Awash Bank welcomes the Central Bank’s decision to cease the NBE Bill and announced the slashing of interest rates worth half a billion birr in bank revenue.
A week ago the National Bank of Ethiopia (NBE) with its latest directive MFA/NBEBILLS/004/2019, has repealed MFA/NBEBILLS/003/2018 directive forced banks to buy 27 percent of bonds on every fresh loan and advance.
It was a debated issue between the government and the private sector including the business community and international partners based on the claim the private sector would be affected with access to finance and banks would retreat to provide loans due to the directive.
They also stated that the NBE Bill hiked the cost of funds boosted the loan interest rate which contributed to inflation.

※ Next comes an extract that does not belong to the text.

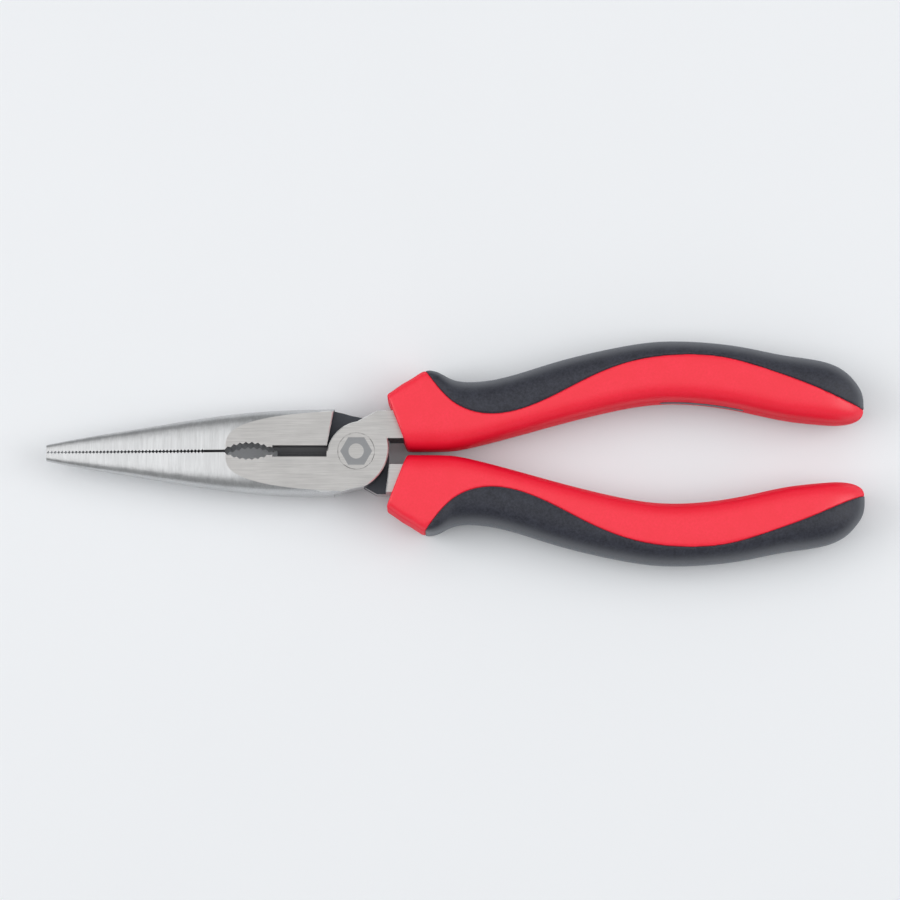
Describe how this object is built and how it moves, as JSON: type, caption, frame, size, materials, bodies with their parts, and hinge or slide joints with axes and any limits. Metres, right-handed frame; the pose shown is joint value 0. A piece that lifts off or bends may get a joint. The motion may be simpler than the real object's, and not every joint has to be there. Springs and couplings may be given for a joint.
{
  "type": "needle nose pliers",
  "caption": "Needle nose pliers with fine toothed tapering jaws, pipe grip, wire cutter, flush rivet pivot and curved two-colour moulded grips.",
  "frame": {"origin": "on the rivet's axis, in the plane of the head's rear ground face", "axes": "+X along the tool from the pivot towards the butts of the grips, so the jaw tips are on -X; +Y across the tool towards the grip of the front half; +Z out of the front ground face, parallel to the rivet"},
  "size_m": [0.2046, 0.0566, 0.016],
  "materials": {
    "forged_steel": "ground and satin polished outside, black oxide in the lap recesses",
    "rivet_steel": "ground flush with the head",
    "red_grip": "satin moulded",
    "black_grip": "matt, fine grain"
  },
  "bodies": {
    "rear_half": {"rear_plier_half": "forged_steel", "pivot_rivet": "rivet_steel", "lower_grip_body": "red_grip", "lower_grip_overmould": "black_grip", "lower_grip_inner_pad": "black_grip"},
    "front_half": {"front_plier_half": "forged_steel", "upper_grip_body": "red_grip", "upper_grip_overmould": "black_grip", "upper_grip_inner_pad": "black_grip"}
  },
  "joints": [
    {"name": "jaw_pivot", "type": "hinge", "parent": "rear_half", "child": "front_half", "pos_m": [0, 0, 0.0052], "axis": [0, 0, 1], "range_deg": [0, 48]}
  ]
}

Banks have long complained the NBE bills shrink their liquidity and smash their capacity to provide loans for clients. They have also argued the 3 percent interest rate, which was attributed when the directive was issued and later increased to 5 percent in October 2017, was far below what banks pay as interest for the deposit. When the directive, ‘MFA/NBEBILLS/001/2011’, became effective, the minimum interest rate was 5 percent and then increased to 7 percent a year ago when the birr was devalued by 15 percent.
During its latest press conference Awash Bank stated that due to lifting of the NBE Bill it was encouraged to reduce interest rates in all sectors from 0.5 to 4.5 percent.
Desalegn Tolera, Credit Analysis and Portfolio Management Deputy Chief at Awash Bank, said the bank was undertaking a study on loan provisions and how to accelerate the business which had observed a slowdown. “In the meantime, the decision of NBE to lift the 27 percent bond purchase bill encourages us to improve our loan interest rate in favor of borrowers,” Desalegn said at the press conference held on Thursday November 28 at the headquarters.
Since NBE introduced the NBE Bill Awash bought 17.1-billion-birr worth of bonds and currently the amount NBE holds is 12.1 billion birr, while the balance was paid on their maturity started in 2016.
Awash is the second biggest NBE Bill bond buyer after Dashen Bank, both of them are competing for the highest profit, currently Awash appears to be slightly leading.
Desalegn said due to the lifting of NBE Bill the cost of funds has declined. High interest reduction mainly applies to agricultural processing and manufacturing.
According to Desalegn, the service industry like hotels and tourism which contributes a lot of foreign currency will receive preferential treatment in the current loan interest rate reduction. The other priorities are health, education and agricultural.
“Based on our study the bank shall lose 500-million-birr worth of revenue from loan interest by reducing the interest rate,” Desalegn said.
Tomas Fikadu, Commercial Credit Appraisal Department head, said Awash Bank’s interest rate was ranging from 8.5 percent to 17.75 percent and now the maximum range has declined to 15.75 percent.
“The current reduction depends on the sector for instance one received a reduction of 4.5 percent but another three percent,” he added.
According to bank officials, the interest decrease means inflation will go down because it helps borrowers access credit at a lower cost.
Since the introduction of the NBE Bill banks have increased their interest rate to accommodate their cost of funds. Experts argued the interest rate had escalated up to 20 percent in the past few years. Desalegn said banks were forced to transfer the lower interest rate of the NBE Bill to customers.